To all I would suggest l-tyrosine. This has worked WONDERS for my brainfog and my stress - which was pretty severe and detrimental to my job. I read that it is helpful with stress, mental clarity, depression and which those over-weight. I’ve also read that it can stimulate HGH.

I don’t know, but I DO know that I am now confident with work. I’m sometimes 100%, sometimes a little less. and long as I take 1000 mg in the morning and 1000 mg with lunch, sometimes 500 mg before lunch and 500 with lunch. Dosages could vary so I would start off with 500 mg in the morning and 500 with lunch, and maybe a supper dose also if you need to be alert. Monitor your b/p if you have high blood pressure. Too much can cause irritability.

This information that I got from this site has saved my life and I hope this will help others.

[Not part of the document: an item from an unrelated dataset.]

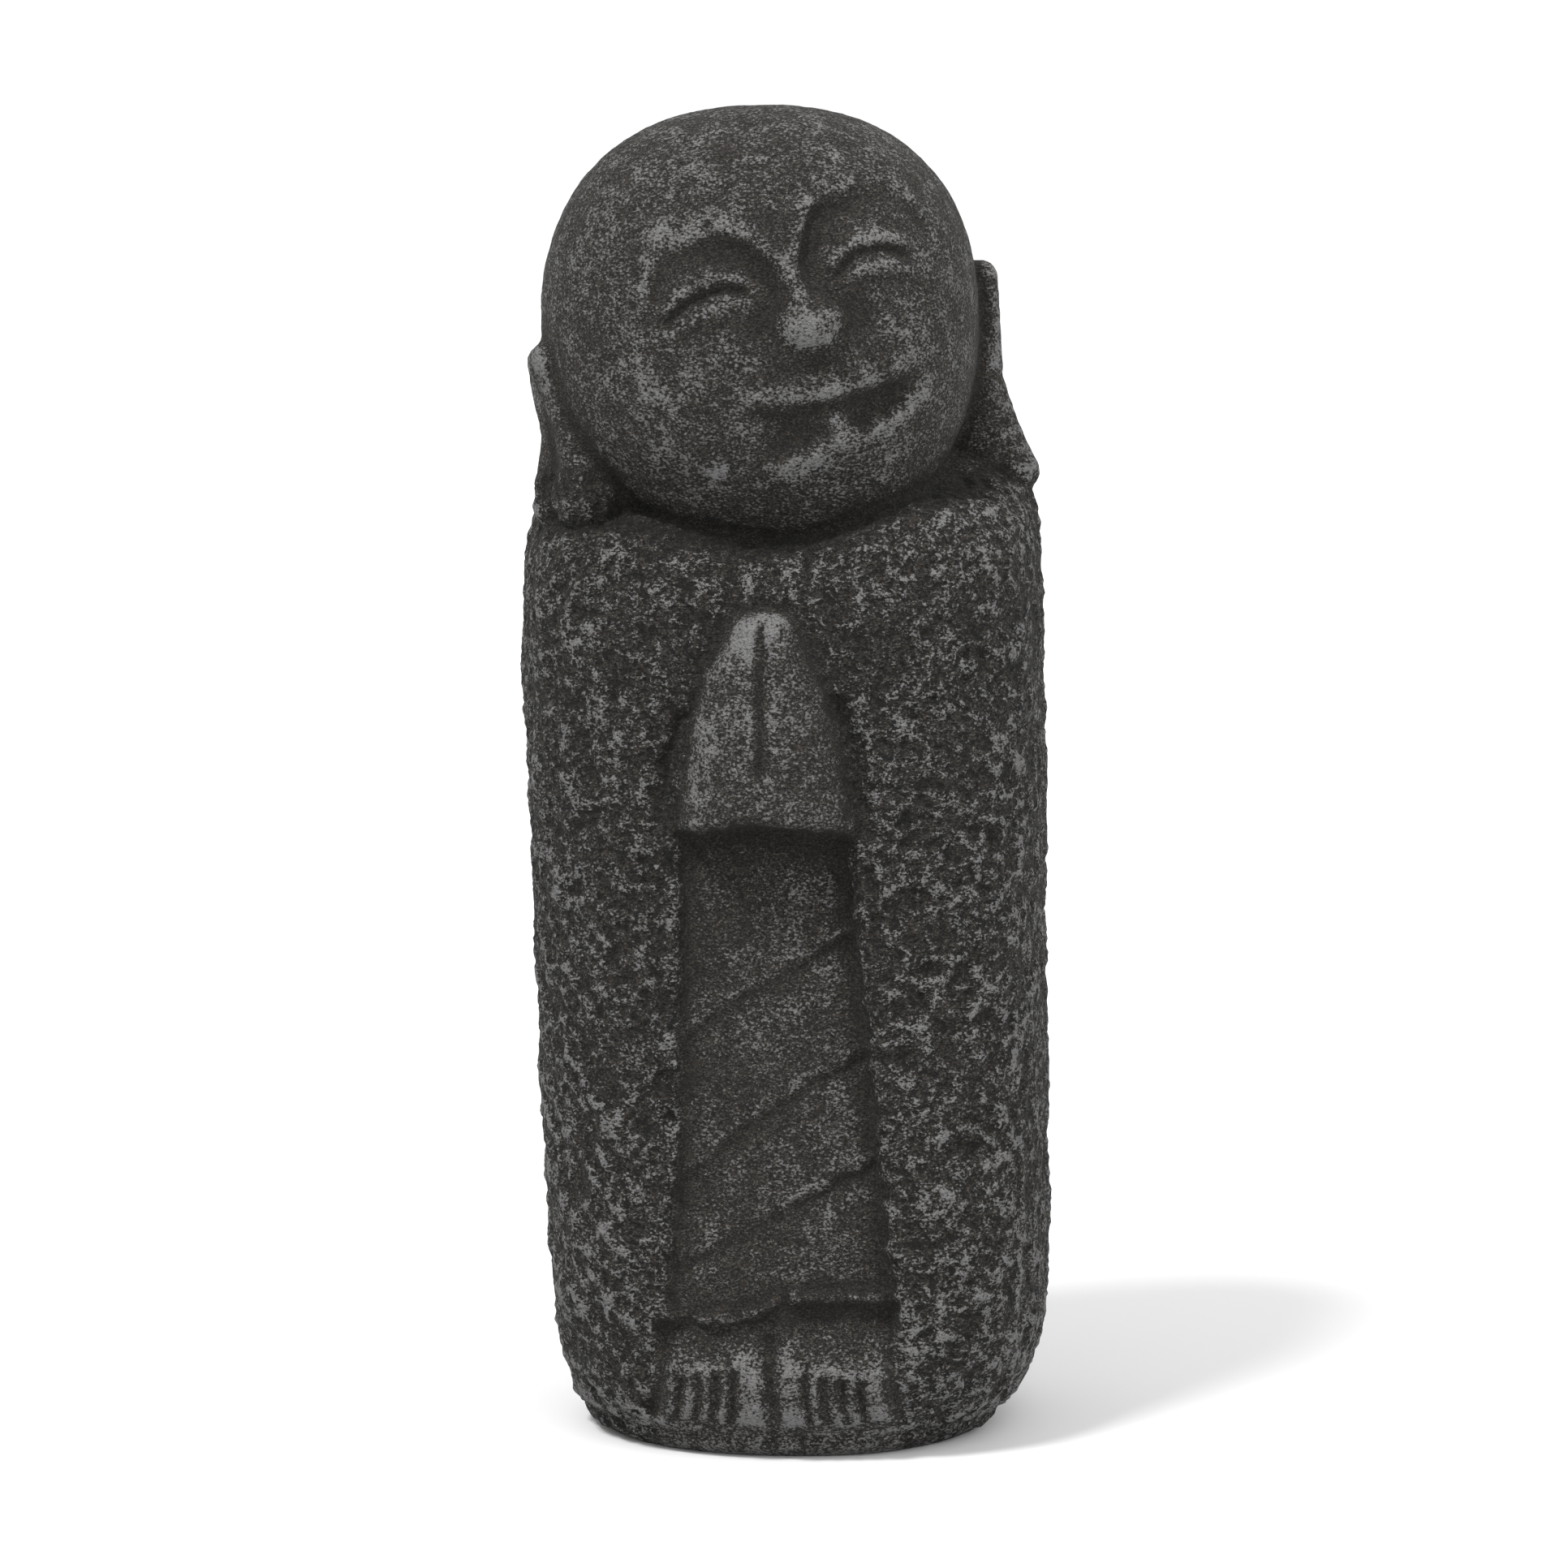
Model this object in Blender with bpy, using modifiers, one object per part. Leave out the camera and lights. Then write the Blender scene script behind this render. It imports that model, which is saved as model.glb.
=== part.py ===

I took Propecia a few years ago for a few months. It had no effect on my hair at all. However, I had major side effects. It made me feel depressed as soon as I started on it; sometimes depressed in a hostile way. I stuck with it, thinking the symptoms would disappear with time. Then I developed a black depression like nothing I had ever experienced before. The only way I could describe it was a “bottom-of-the-barrel, no way out” depression. I also started experiencing joint pain for the first time in my life, in all of my joints, especially my fingers and elbows. I stopped taking it because the depression scared me, and within a week, the depression disappeared! The joint pain didn’t. I started taking it again to see if the depression was linked to it, and wham, it came back like a sledgehammer immediately. I stopped it again permanently, and flushed the remaining pills. $200 worth. During this time I made the mistake of going to a doctor to see if this drug’s testosterone-affecting ability could be related to depression. He said (and I kid you not) “hmm, sounds like you’re depressed. Have you considered counseling”? It was the only time I angrily told a doctor “you don’t know what you’re talking about!” which took him aback. He had completely ignored the symptoms I told him about, including the joint pain. Doctors are unwilling and unable to say “I don’t know”; they don’t know enough about this drug to give advice, and are unwilling to say so.
The joint pain persisted another three months even with arthritis medication, but thankfully, slowly started to go away. I was 34, by the way. I still have occasional joint pain, but am hoping it is not related to this drug.
Apparently testosterone plays a part in joint protection like estrogen does in women. How does this company get away with continuing to sell this drug? I’m sorry to hear of other people’s experience with depression, but I’m glad I have validation that it was not my imagination, as doctors love to say.

The drug has been linked to depression.

propeciahelp.com/forum/viewtopic.php?t=38

propeciahelp.com/forum/viewtopic.php?t=40

My opinion: likely due to a combination of factors, ie rising Estrogen levels (due to upregulation of Testosterone while on Fin… extra Testosterone which normally would convert into DHT but can’t since it’s blocked by Finasteride, so it aromatizes into Estradiol), Finasteride interfering with 5AR-derived neurotransmitters such as Allopregnanolone, which acts on GABA-A receptors in the brain… and of course, deprivation of the potent androgen, DHT.

Post-Fin depression: could be due to low Testosterone levels/elevated Estrogens.